Hoya is a legendary name in filters, but has always focused on the circular screw-in style. This is good for UV and protection filters that you might leave attached to your lens most or all of the time, and works well for circular polarizers, but it isn’t so convenient for shooting with high-power ND filters.
The problem is that when shooting with a DSLR, six-stop and ten-stop filters give you
a very dark or almost black viewfinder image, so you’re shooting blind. It’s therefore easiest to frame the shot, set the focus distance and work out the exposure, before simply slotting a square filter into the holder and taking your shot. Repeatedly screwing in and unscrewing a filter is more time-consuming. For lenses
in which the front element rotates during focusing, you also risk changing the focus distance while screwing the filter into place.

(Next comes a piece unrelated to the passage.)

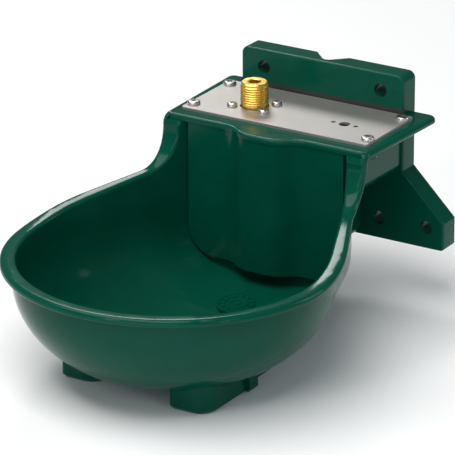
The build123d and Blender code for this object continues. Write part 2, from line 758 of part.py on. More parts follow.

That said, it’s perfectly possible to shoot with high-power ND filters in place on mirrorless cameras or when using Live View, and also to adjust focusing, where the brightness of the preview image is automatically boosted.
There’s certainly nothing wrong with the quality of these Hoya ProND filters, which are available separately or as a three-piece kit with ND8, ND64 and ND1000 filters. The optical glass filter material has a metallic coating on the front and back, which aims for an even reduction throughout the entire light spectrum and into the infrared region.
The ProND filter kit can be found in these thread sizes: 49mm, 52mm, 55mm, 58mm, 62mm, 67mm, 72mm, 77mm, or 82mm.
‘ACCU-ND’ coating technology seeks to deliver a completely neutral color balance. The circular frames are made from matte black anodized aluminum, which is both sturdy and avoids any unwanted reflections.
Although they’re relatively fiddly to use, the image quality delivered by these Hoya filters is excellent, the ND1000 give less color cast than filters we have tested from LEE, Cokin and SRB.